Even then Ang did not abandon hope. He was planning a dramatic escape. During exercise time a helicopter would fly over the jail compound, with a rope dangling down, and Sunny would be whisked away to freedom. The coded letters failed to get to his accomplice.
On Friday he was told there was no hope. He accepted this unemotionally and requested the prison chaplain, the Rev. Khoo Siaw Hua, to baptize him. Then he wrote the chaplain the following letter: Dear Rev. Khoo, There is so much that I want to say to you but I am finding it very difficult to put my thoughts into words. So forgive me for this, my farewell letter, being so brief, and, 1 fear, incoherent. Do you remember the day you first saw me here, how I kept repeating to you ‘I’m an atheist!’, almost with pride? But as I watched you come here so often, spending so much of your time and giving so much of yourself to the Pulau Senang boys and the rest of us, expecting and receiving nothing in turn, I asked myself, ‘What is it that motivates this man to such altruistic acts? Is there really a God as he so undoubtedly believes?’ This, plus my brother Victor’s example, led me to spend hours on end pondering over the question of Life. Death, the Existence of God, truth of the Bible and other related matters, my mind ranging far and wide into hitherto unexplored realms. The conclusion I came to were foregone, but I still refused to open my heart to God as I had some unfinished business to carry out, viz. a vendetta. Months passed without any change: but one day, the 17th of December 1967-for no apparent reason I was overwhelmed by a desire to kneel down in prayer and pour out my heart to God, surrendering myself to Him and admitting to Him that revenge was in my heart He listened and understood and as I got to know Him better through the succeeding days and weeks, He told me that I should be above revenge and hate, that only love and understanding should occupy my thoughts and guide my actions. How I wish I could have met you in less tragic circumstances and derived the benefit of your courses. But I nevertheless thank you for everything you have done for me and will be doing for me in the next few days. Through you I found Christ and through Him I shall find the Kingdom of Heaven. We’ll meet again in happier circumstances. Till then, fare thee well. Yours in Christ Sunny Ang
Sunny Ang spent the last few hours of his life praying with the Rev. Khoo, and reading the Bible. The chaplain said, “We talked only about religion and nothing else. He was all the time calm and smiling.”
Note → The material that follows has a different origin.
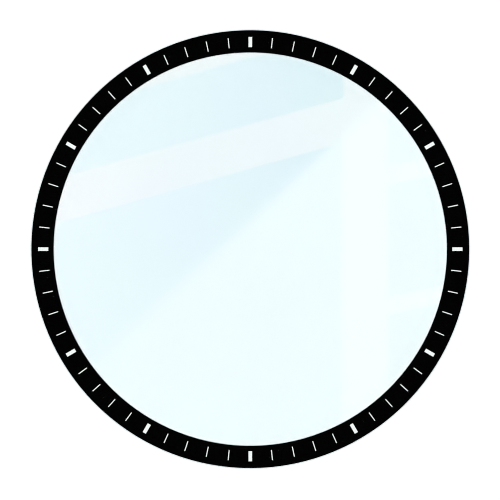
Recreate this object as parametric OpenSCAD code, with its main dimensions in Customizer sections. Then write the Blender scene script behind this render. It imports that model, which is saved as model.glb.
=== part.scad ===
// Round screen protector for a smartwatch. A tempered cover glass has a black border and a white minute
// scale printed on its underside, and is laminated to a clear shatter film. A clear adhesive on the film
// holds the protector to the watch, and a release liner covers it until then.
// The liner lies on z = 0, the axis of the disc is Z, and +Y points to the mark at twelve o'clock.

/* [Cover glass] */
// Outer diameter of the glass
glass_d = 39.5; // [30:0.5:50]
// Thickness of the glass in its flat middle
glass_t = 0.33; // [0.3:0.01:0.6]
// Fall of the curved shoulder from the flat middle to the rim
shoulder_drop = 0.18; // [0.06:0.01:0.2]
// Chamfer ground on the lower edge of the rim
rim_chamfer = 0.04; // [0.01:0.01:0.05]

/* [Border print] */
// Clear glass left outside the black print
print_margin = 0.05; // [0.05:0.01:0.2]
// Width of the black ring
border_w = 2.01; // [1.75:0.01:4]
// Thickness of the black print
border_t = 0.03; // [0.02:0.005:0.06]

/* [Minute scale] */
// Black left between the outer ends of the marks and the outer edge of the ring
mark_inset = 0.62; // [0.2:0.01:0.8]
// Length of every mark, along the radius
mark_l = 0.91; // [0.4:0.01:1.15]
// Width of an hour mark
hour_mark_w = 0.32; // [0.2:0.01:0.6]
// Width of a minute mark
minute_mark_w = 0.08; // [0.06:0.01:0.18]
// Thickness of the white print, which is printed before the black
mark_t = 0.015; // [0.005:0.005:0.015]

/* [Film and adhesives] */
// Gap from the rim of the glass in to the edge of the film and both adhesives, which are cut together
film_inset = 0.1; // [0.06:0.01:0.4]
// Thickness of the adhesive between the film and the print
lamination_t = 0.05; // [0.02:0.005:0.15]
// Thickness of the shatter film
film_t = 0.1; // [0.05:0.005:0.2]
// Thickness of the adhesive that faces the watch
mounting_t = 0.075; // [0.02:0.005:0.2]

/* [Release liner] */
// Thickness of the liner
liner_t = 0.05; // [0.036:0.001:0.2]
// Gap from the rim of the glass in to the edge of the liner
liner_inset = 0; // [0:0.01:0.05]

/* [Hidden] */
glass_r = glass_d / 2;
print_r = glass_r - print_margin;
window_r = print_r - border_w;
film_r = glass_r - film_inset;
liner_r = glass_r - liner_inset;

mounting_z = liner_t;
film_z = mounting_z + mounting_t;
lamination_z = film_z + film_t;
print_z = lamination_z + lamination_t;
glass_z = print_z + border_t;

// The shoulder starts level at the edge of the window, so the whole clear view is flat.
shoulder_w = glass_r - window_r;
shoulder_r = (shoulder_w * shoulder_w + shoulder_drop * shoulder_drop) / (2 * shoulder_drop);

// The marks' inner ends, their lower faces, and how far a cutter runs past the faces of the black print
mark_inner_r = print_r - mark_inset - mark_l;
mark_z = glass_z - mark_t;
cut_over = border_t;

// One hour is five minutes of six degrees
clock_hours = 12;
minutes_per_hour = 5;
hour_step = 360 / clock_hours;
minute_step = hour_step / minutes_per_hour;

$fn = 360;

glass_colour = [0.86, 0.96, 0.98, 0.35];
black_ink = [0.01, 0.01, 0.01];
white_ink = [0.97, 0.97, 0.95];
clear_adhesive = [0.93, 0.97, 0.98, 0.3];
film_colour = [0.84, 0.94, 0.98, 0.35];
liner_colour = [0.92, 0.95, 0.97, 0.35];

function hour_mark_name(hour) = str("hour_mark_", hour);
function minute_marks_name(hour) = str("minute_marks_", hour);

// Turns a child that points to twelve o'clock round to a time on the scale
module at_time(hour, minutes = 0) {
    rotate([0, 0, -(hour * hour_step + minutes * minute_step)])
        children();
}

// A bar at twelve o'clock, standing on the white print's lower face
module mark_bar(width, height) {
    translate([-width / 2, mark_inner_r, mark_z])
        cube([width, mark_l, height]);
}

module hour_bar(hour, height) {
    at_time(hour)
        mark_bar(hour_mark_w, height);
}

module minute_bars(hour, height) {
    for (minutes = [1:minutes_per_hour - 1])
        at_time(hour, minutes)
            mark_bar(minute_mark_w, height);
}

// Half section of the glass: flat middle, arc shoulder, upright rim and lower chamfer
module glass_section() {
    difference() {
        union() {
            square([window_r, glass_t]);
            translate([window_r, 0])
                intersection() {
                    square([shoulder_w, glass_t]);
                    translate([0, glass_t - shoulder_r])
                        circle(r = shoulder_r, $fn = 720);
                }
        }
        translate([glass_r, 0])
            rotate(45)
                square(rim_chamfer * sqrt(2), center = true);
    }
}

module cover_glass() {
    color(glass_colour)
        translate([0, 0, glass_z])
            rotate_extrude()
                glass_section();
}

// The white marks are printed first, so the black flows round them and leaves a blind pocket for each
module border_print() {
    color(black_ink)
        difference() {
            translate([0, 0, print_z])
                cylinder(r = print_r, h = border_t);
            translate([0, 0, print_z - cut_over])
                cylinder(r = window_r, h = border_t + 2 * cut_over);
            for (hour = [1:clock_hours]) {
                hour_bar(hour, mark_t + cut_over);
                minute_bars(hour, mark_t + cut_over);
            }
        }
}

module hour_mark(hour) {
    color(white_ink)
        hour_bar(hour, mark_t);
}

module minute_marks(hour) {
    color(white_ink)
        minute_bars(hour, mark_t);
}

// Under the ring the adhesive is thin, and inside it rises to fill the window up to the glass
module lamination_adhesive() {
    color(clear_adhesive)
        translate([0, 0, lamination_z])
            rotate_extrude()
                polygon([
                    [0, 0],
                    [film_r, 0],
                    [film_r, lamination_t],
                    [window_r, lamination_t],
                    [window_r, lamination_t + border_t],
                    [0, lamination_t + border_t]
                ]);
}

module shatter_film() {
    color(film_colour)
        translate([0, 0, film_z])
            cylinder(r = film_r, h = film_t);
}

module mounting_adhesive() {
    color(clear_adhesive)
        translate([0, 0, mounting_z])
            cylinder(r = film_r, h = mounting_t);
}

module release_liner() {
    color(liner_colour)
        cylinder(r = liner_r, h = liner_t);
}

cover_glass();
border_print();
lamination_adhesive();
shatter_film();
mounting_adhesive();
release_liner();
for (hour = [1:clock_hours]) {
    hour_mark(hour);
    minute_marks(hour);
}
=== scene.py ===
"""Round laminated screen protector for a smartwatch, lying on its release liner and seen square from above.

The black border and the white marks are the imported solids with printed-ink finishes. The five clear layers
are surfaces of revolution with the curved shoulder, soft corners and trimmed edges of the real sheets.
"""

import bpy
import numpy as np
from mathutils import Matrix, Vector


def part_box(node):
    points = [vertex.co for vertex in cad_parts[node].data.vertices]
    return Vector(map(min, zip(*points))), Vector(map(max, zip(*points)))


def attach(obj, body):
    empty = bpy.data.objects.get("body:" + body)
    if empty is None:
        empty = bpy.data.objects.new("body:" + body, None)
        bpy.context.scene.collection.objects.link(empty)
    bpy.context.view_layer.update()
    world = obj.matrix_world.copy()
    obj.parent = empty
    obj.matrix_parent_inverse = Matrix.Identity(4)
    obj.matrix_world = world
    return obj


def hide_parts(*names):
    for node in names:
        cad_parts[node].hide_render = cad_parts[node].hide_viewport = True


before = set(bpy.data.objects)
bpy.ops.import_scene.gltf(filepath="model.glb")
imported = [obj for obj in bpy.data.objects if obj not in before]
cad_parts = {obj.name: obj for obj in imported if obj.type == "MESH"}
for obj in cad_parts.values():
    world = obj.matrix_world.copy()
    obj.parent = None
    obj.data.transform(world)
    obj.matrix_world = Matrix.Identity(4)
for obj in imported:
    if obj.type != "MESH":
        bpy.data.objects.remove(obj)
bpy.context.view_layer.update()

MM = 0.001
MICRON = 1e-6

# Photograph: its size, and where the black disc lies in it, in pixels
PHOTO_PX = 500
DISC_CENTRE_PX = (250.30, 249.15)
DISC_RADIUS_PX = 219.04

# Camera: focal length and film width in mm, and how near and how far it sees
LENS = 100
FILM = 36
NEAR = 1 * MM
FAR = 10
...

Ang was told that acccording to prison regulations he could have a last meal to the value of $5. He said, “I just want a nice cold glass of milk.” Milk is not a popular drink with Asians.
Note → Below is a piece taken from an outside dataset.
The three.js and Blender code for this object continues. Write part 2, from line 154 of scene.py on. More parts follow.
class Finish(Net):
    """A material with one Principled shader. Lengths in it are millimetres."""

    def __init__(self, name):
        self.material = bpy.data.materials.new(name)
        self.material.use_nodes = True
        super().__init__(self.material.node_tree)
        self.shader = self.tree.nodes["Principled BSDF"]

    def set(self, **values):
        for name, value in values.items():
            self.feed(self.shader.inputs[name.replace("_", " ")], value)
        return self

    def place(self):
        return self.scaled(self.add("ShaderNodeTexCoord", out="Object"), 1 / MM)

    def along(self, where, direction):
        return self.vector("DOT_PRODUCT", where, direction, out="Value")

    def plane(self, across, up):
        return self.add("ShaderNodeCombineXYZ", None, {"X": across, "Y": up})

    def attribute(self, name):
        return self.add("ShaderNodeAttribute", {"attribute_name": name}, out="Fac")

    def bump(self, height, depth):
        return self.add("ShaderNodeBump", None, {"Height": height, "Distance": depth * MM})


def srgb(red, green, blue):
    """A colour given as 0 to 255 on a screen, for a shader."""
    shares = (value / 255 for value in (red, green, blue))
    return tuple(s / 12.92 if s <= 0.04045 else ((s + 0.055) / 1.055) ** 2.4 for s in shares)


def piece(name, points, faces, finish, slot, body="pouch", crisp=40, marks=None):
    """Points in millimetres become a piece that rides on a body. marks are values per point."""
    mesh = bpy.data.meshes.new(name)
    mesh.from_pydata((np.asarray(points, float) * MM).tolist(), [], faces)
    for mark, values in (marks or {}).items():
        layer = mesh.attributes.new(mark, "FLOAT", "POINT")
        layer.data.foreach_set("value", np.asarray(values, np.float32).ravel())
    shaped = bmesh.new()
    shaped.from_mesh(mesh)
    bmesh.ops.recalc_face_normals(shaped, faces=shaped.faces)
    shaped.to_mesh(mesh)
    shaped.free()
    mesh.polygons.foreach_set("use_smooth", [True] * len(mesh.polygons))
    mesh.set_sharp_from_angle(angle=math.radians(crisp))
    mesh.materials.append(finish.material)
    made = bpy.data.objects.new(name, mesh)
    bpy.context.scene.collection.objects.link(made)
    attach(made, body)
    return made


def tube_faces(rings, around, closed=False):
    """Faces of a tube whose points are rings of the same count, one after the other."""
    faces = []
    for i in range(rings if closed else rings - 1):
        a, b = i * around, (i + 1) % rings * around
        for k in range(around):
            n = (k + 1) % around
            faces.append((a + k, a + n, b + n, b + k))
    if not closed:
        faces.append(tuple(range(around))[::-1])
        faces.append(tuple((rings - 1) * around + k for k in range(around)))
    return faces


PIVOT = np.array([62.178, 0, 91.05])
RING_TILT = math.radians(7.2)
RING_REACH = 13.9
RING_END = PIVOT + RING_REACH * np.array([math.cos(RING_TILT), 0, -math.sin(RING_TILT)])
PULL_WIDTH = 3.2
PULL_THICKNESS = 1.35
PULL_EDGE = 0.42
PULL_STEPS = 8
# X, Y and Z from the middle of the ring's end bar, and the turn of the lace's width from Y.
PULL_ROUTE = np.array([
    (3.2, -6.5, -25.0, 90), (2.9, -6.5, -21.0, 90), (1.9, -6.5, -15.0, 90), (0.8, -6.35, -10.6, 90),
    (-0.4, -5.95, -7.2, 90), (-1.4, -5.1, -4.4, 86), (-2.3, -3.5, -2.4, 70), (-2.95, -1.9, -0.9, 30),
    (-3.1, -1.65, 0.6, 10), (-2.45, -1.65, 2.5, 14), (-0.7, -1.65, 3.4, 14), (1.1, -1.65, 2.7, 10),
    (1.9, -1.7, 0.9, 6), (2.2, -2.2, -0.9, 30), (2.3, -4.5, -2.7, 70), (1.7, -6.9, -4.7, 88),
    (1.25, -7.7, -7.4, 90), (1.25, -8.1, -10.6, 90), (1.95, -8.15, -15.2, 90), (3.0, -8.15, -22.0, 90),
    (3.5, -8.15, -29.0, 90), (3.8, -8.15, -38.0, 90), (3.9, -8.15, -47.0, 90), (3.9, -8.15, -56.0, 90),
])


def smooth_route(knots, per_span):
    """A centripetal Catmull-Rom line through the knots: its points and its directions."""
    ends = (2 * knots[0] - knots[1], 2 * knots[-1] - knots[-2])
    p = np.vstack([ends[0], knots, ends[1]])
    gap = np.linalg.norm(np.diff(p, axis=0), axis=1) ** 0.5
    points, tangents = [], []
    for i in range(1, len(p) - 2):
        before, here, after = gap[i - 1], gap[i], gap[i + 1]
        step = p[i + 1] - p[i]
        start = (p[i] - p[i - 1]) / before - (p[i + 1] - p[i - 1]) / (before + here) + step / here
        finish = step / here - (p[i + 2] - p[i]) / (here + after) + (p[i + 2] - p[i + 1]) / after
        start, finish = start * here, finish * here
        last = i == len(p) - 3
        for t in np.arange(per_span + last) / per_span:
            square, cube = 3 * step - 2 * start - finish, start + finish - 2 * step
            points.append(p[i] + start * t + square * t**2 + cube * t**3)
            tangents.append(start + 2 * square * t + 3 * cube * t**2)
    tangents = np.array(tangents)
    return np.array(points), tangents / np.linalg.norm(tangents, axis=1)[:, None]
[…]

Shortly before dawn, Ang, apparently unrepentant and unafraid, walked steadily the 100 paces from his cell to the gallows. The noose was slipped around his neck, the trap-door opened, and at 5:55 AM, on the morning of Monday, 6 February 1967, Sunny Ang paid the penalty for his crime.
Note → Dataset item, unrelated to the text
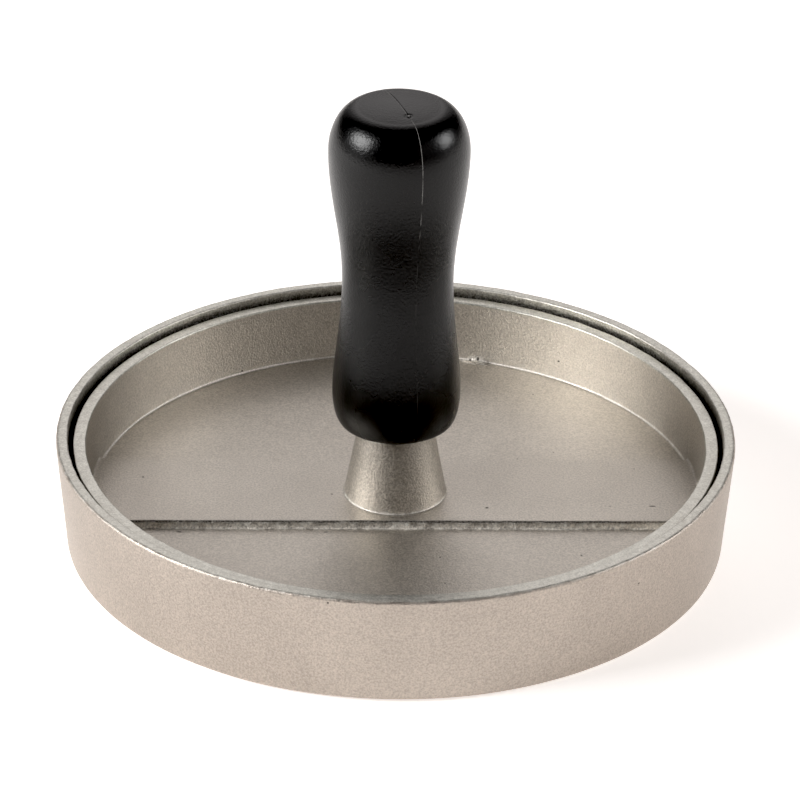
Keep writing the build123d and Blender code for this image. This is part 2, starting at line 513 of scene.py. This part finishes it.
def bright_metal(name, tone, rough_low, rough_high, streak):
    """Turned or plated metal: a cloudy plated skin with fine streaks of the cutting tool."""
    skin = Finish(name, 1.0)
    clouds = skin.noise(3.0, 3.0, 0.6)
    fine = skin.noise(streak, 2.0, 0.6)
    base = skin.blend(clouds, tinted(tone, 0.82), tinted(tone, 1.08))
    base = skin.blend(skin.spread(fine, 0.62, 0.75, 0.0, 0.5), base, tinted(tone, 0.5))
    rough = skin.spread(clouds, 0.25, 0.75, rough_low, rough_high)
    normal = skin.relief(fine, 0.015)
    return skin.use(Base_Color=base, Roughness=rough, Normal=normal)


# Shapes shared by pieces


def chord_levels(radius, even, dense):
    """Angles from -90° to 90° whose sines times radius are the levels of the rows across a disc.

    They are even, but give way to the extra, dense levels.
    """
    spread_out = np.linspace(-math.pi / 2, math.pi / 2, even)
    extra = np.arcsin(np.asarray(dense) / radius)
    nearest = np.abs(spread_out[:, None] - extra[None, :]).min(axis=1)
    near = nearest < 0.35 * math.pi / even
    near[[0, -1]] = False
    return np.sort(np.concatenate([spread_out[~near], extra]))


def loop_angles(levels):
    """The directions of a chord disc's row ends, once round: right ends upwards, left ends downwards."""
    return np.concatenate([levels, math.pi - levels[-2:0:-1]])


def chord_disc(radius, levels, columns):
    """Flat grid that fills a disc: row b lies at y = R sin b and runs from -R cos b to R cos b."""
    across = np.linspace(-1, 1, columns)
    x = across[None, :] * radius * np.cos(levels)[:, None]
    y = radius * np.sin(levels)[:, None] + 0 * x
    return x, y


# Mould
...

The hangman grimly closed the final chapter of a murder case that made legal history in Singapore. This had been the first murder trial without the body of the victim: it was the first time a man charged with murder had been found guilty entirely on circumstantial evidence. The case was also unusual in that it was a crime of coldly calculated murder for greed and gain, a crime in which the death of the victim, and not robbery, was the primary consideration.